Upgrade Master: please provide (cluster ID, original Master machine type, Master machine type to be upgraded, available operation time) via ticket. We currently support non-standard upgrades, and both Masters must be upgraded at the same time. During the upgrade, the Master node needs to restart, which will stop the service for about 1 minute. Please ensure that the cluster is not in arrears and there is sufficient balance in your account to cover the upgrade cost.

If it is a Core node, by default, vertical upgrades of single nodes are not supported. If you need to expand resources, you can add nodes horizontally. If there is a bottleneck in memory or other resources of a single node, we can provide backend upgrades for you. The upgrade is completed through the replacement of low configuration nodes with high configuration nodes. During this process, a large amount of data needs to be migrated, which may affect the business of the cluster. This operation is not recommended for large data clusters.

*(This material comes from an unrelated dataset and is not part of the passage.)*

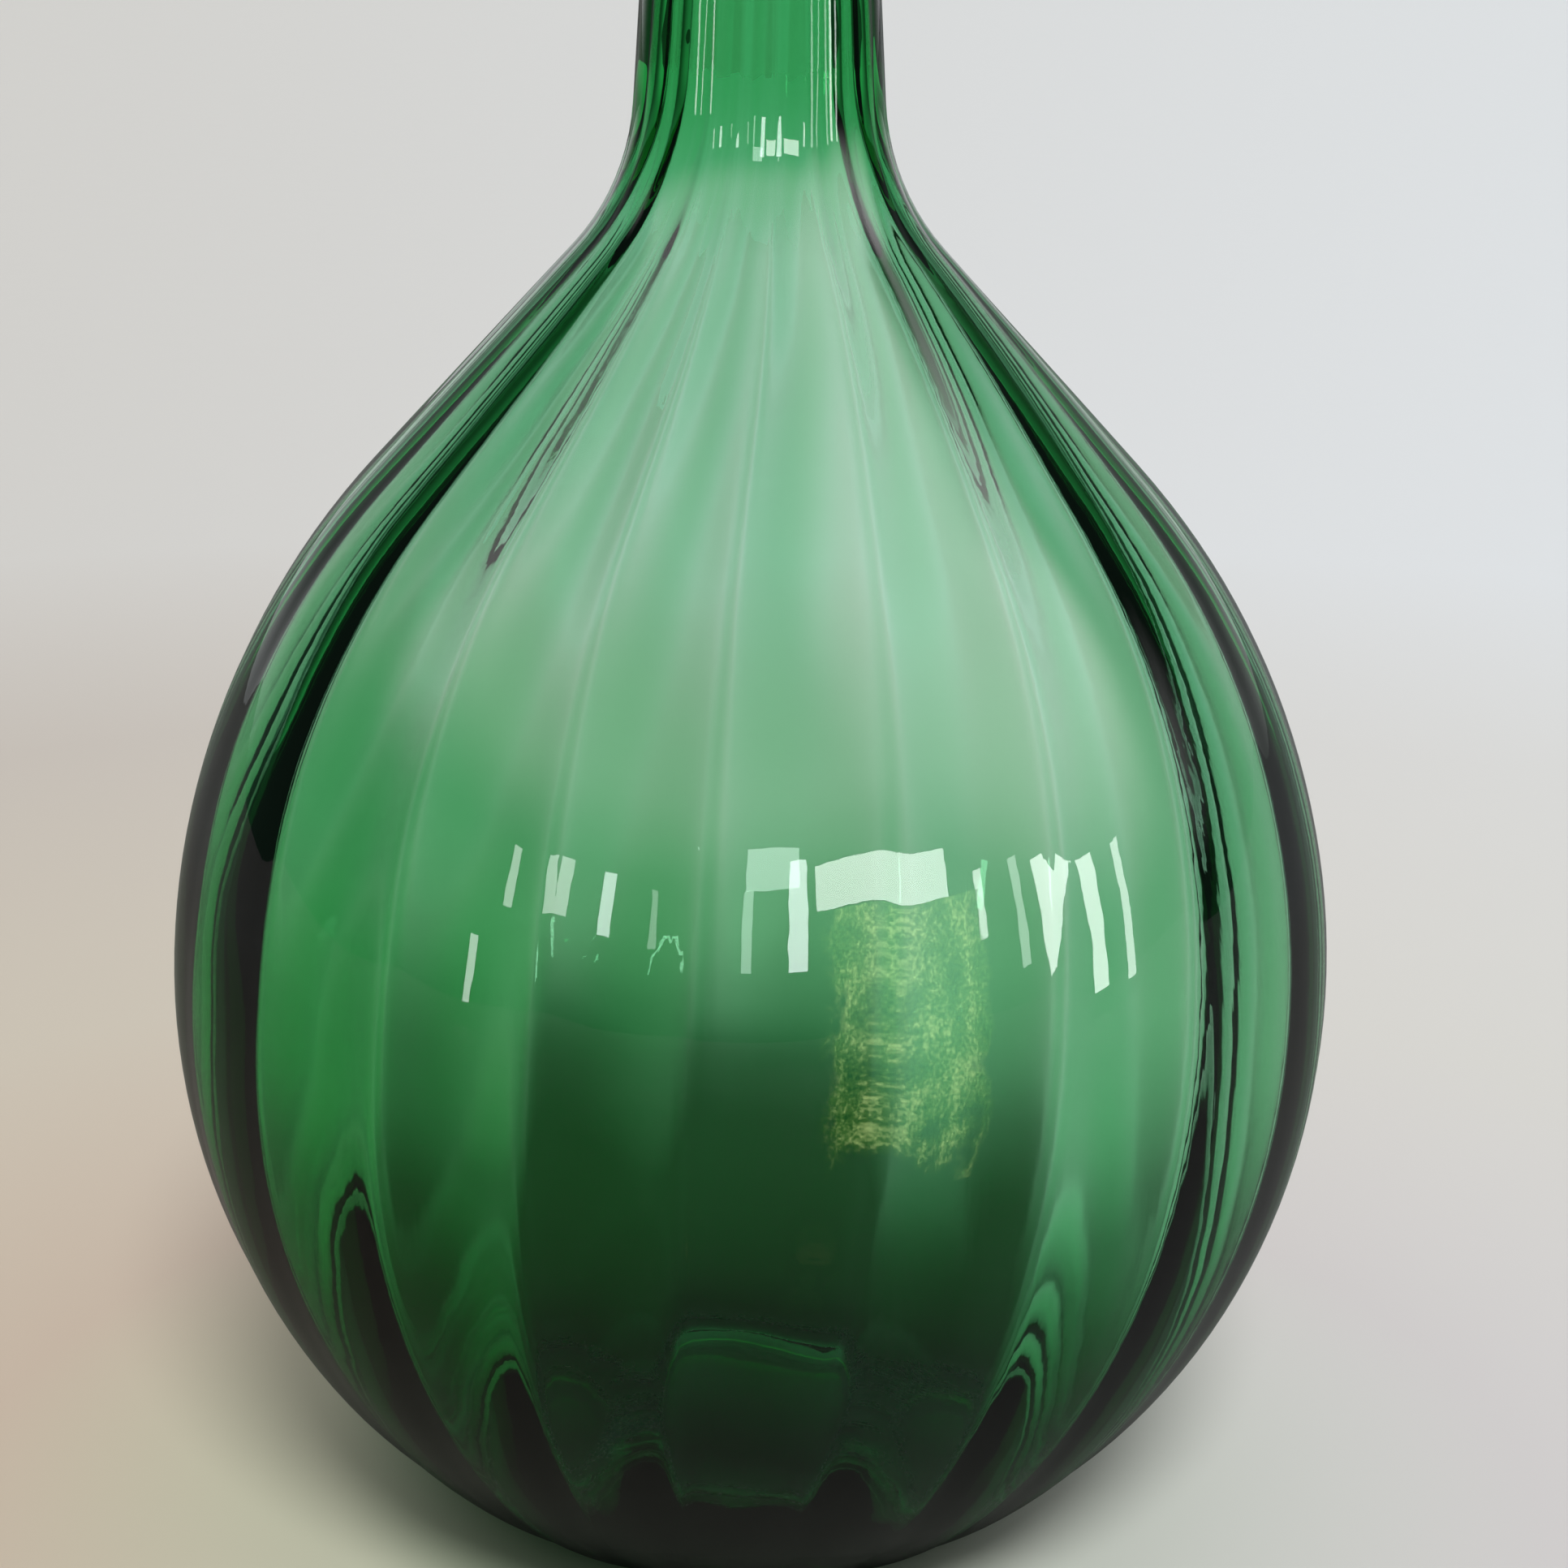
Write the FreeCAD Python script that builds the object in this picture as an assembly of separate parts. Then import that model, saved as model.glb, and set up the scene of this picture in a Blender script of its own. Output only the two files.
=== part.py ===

I want to close a certain service on a certain machine, or to disable service boot startup, what should I do?

- Stop service:

Under normal circumstances, you can use the “service service name stop” command to stop the running service process. If the service cannot be stopped, you can forcefully stop the service process using the kill command when there are no tasks.

- Disable service auto-rerun:

You can modify the value of startmonitor in /etc/default/static_conf.json to 0.

- Stop service and disable startup at boot:

Perform the above actions and back up /etc/default/services. After backing up, delete the related service field content in the original file.